We had 4 hooked up at once. 

Ty


----------



## ontheborder77 (Mar 14, 2007)

Looks like I need to get me a kayak. Nice pics!


----------



## Redfishr (Jul 26, 2004)

Great pics gang........


----------



## saltwatersensations (Aug 30, 2004)

nice fish... be careful with waders in the surf.


----------



## rvj (May 14, 2006)

saltwatersensations said:


> nice fish... be careful with waders in the surf.


very good suggestion......


----------



## bigfost (Oct 11, 2004)

Neoprene waders float.


----------



## rod dawg (Jan 18, 2006)

saltwatersensations said:


> nice fish... be careful with waders in the surf.


we are always careful when wearing waders in the surf...it's not like we go swimming and have them fill up



bigfost said:


> Neoprene waders float.


thats too funny bigfost....actually they do, everytime i get about waist high i tend to start floating


----------



## bigfost (Oct 11, 2004)

rod dawg said:


> thats too funny bigfost....actually they do, everytime i get about waist high i tend to start floating


Rodney, there's not nearly as much of you as there is of me, and mine will float me if I crash and burn.


----------



## ratherbfishin (Feb 10, 2007)

why be careful with waders in surf???? I dont get it???


----------



## onyourlimit (Jun 30, 2006)

ratherbfishin said:


> why be careful with waders in surf???? I dont get it???

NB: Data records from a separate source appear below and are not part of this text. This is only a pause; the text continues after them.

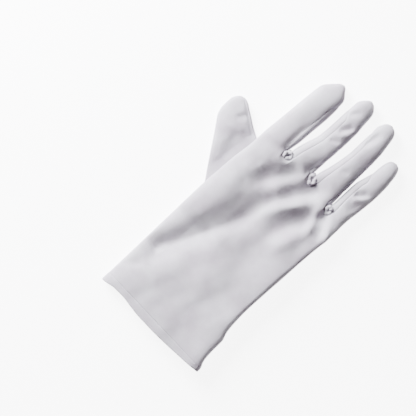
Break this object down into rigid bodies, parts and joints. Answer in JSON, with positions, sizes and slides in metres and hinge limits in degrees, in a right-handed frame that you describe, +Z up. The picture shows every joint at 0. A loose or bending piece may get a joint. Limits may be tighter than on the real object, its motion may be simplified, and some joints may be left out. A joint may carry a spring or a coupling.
{
  "type": "white dress glove",
  "caption": "Right-hand dress glove of smooth white cloth, lying palm down with its thumb turned out from under the hand, gussets between the fingers and an open wrist",
  "frame": {"origin": "under the middle of the glove's box, on the surface that it lies on", "axes": "+X towards the little finger, +Y towards the fingertips, +Z up, away from the surface"},
  "size_m": [0.1352, 0.2454, 0.0146],
  "materials": {
    "cloth": "smooth matt stretch nylon",
    "hem": "smooth matt stretch nylon, turned and stitched"
  },
  "bodies": {
    "root": {"back_panel": "cloth", "palm_panel": "cloth", "fourchette_index_middle": "cloth", "fourchette_middle_ring": "cloth", "fourchette_ring_little": "cloth", "thumb": "cloth", "cuff_hem": "hem"}
  },
  "joints": []
}
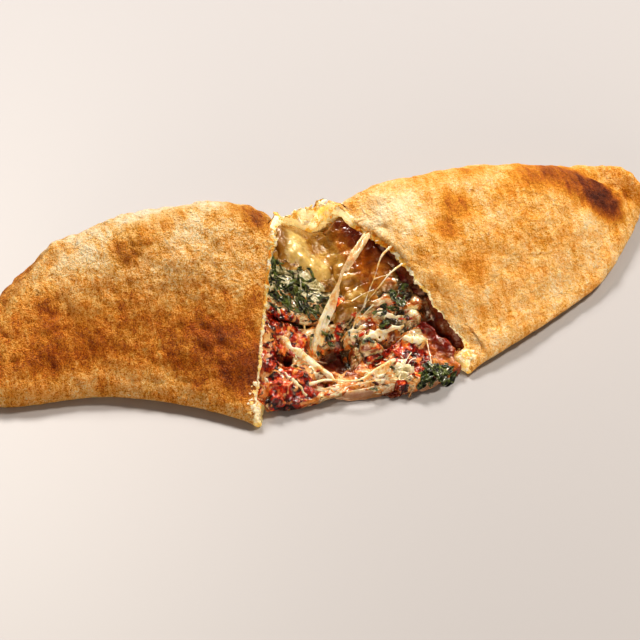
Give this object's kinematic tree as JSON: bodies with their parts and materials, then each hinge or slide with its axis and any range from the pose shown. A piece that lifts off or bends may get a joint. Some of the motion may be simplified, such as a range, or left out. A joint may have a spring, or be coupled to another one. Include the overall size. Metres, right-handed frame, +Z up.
{
  "type": "calzone",
  "caption": "Baked folded calzone, cut open in the middle, with melted cheese, spinach ricotta and tomato filling showing between its halves.",
  "frame": {"origin": "centre of the bounding box, on the surface that the calzone lies on", "axes": "+X from the left tip to the right tip, +Y from the cut opening towards the crimped hem, +Z up"},
  "size_m": [0.2878, 0.1152, 0.0493],
  "materials": {
    "baked_crust": "golden baked dough with a fine floury grain, brown patches and a pale torn crumb",
    "tomato": "wet chopped tomato sauce, glossy dark red lumps",
    "spinach_ricotta": "creamy ricotta with dark green cooked spinach, moist",
    "melted_cheese": "melted mozzarella, pale yellow, smooth and glossy"
  },
  "bodies": {
    "root": {"crust": "baked_crust", "tomato_filling": "tomato", "spinach_ricotta": "spinach_ricotta", "mozzarella": "melted_cheese"}
  },
  "joints": []
}
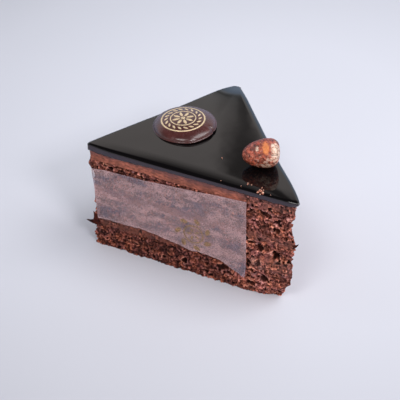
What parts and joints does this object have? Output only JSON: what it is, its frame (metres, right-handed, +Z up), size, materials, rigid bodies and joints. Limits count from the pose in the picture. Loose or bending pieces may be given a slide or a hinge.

wave can swamp you and fill up your waders. you could drown


----------



## psalty (May 31, 2004)

Congrats on all the reds and thanks for the pics. Especially "Colton's " Red.


----------



## Sharkhunter (May 22, 2004)

I think most people are referring to the old style waders that are rubber only. Neopream will float you like a cork even with water in them. I saw this demonstrated on the OLN channel.


----------



## RatherBFishing (Jun 10, 2005)

Whoo i was fricken out, I thought my screen name got highjacked. Floating wadders a scary thought if fishing out of slp. Rod dawg great post on the bull run.


----------



## 22fish (Dec 12, 2006)

Great pics thanks for sharing them


----------



## spawningbedassassin (Jul 11, 2006)

Very nice pics! Glad you guys got em'!


----------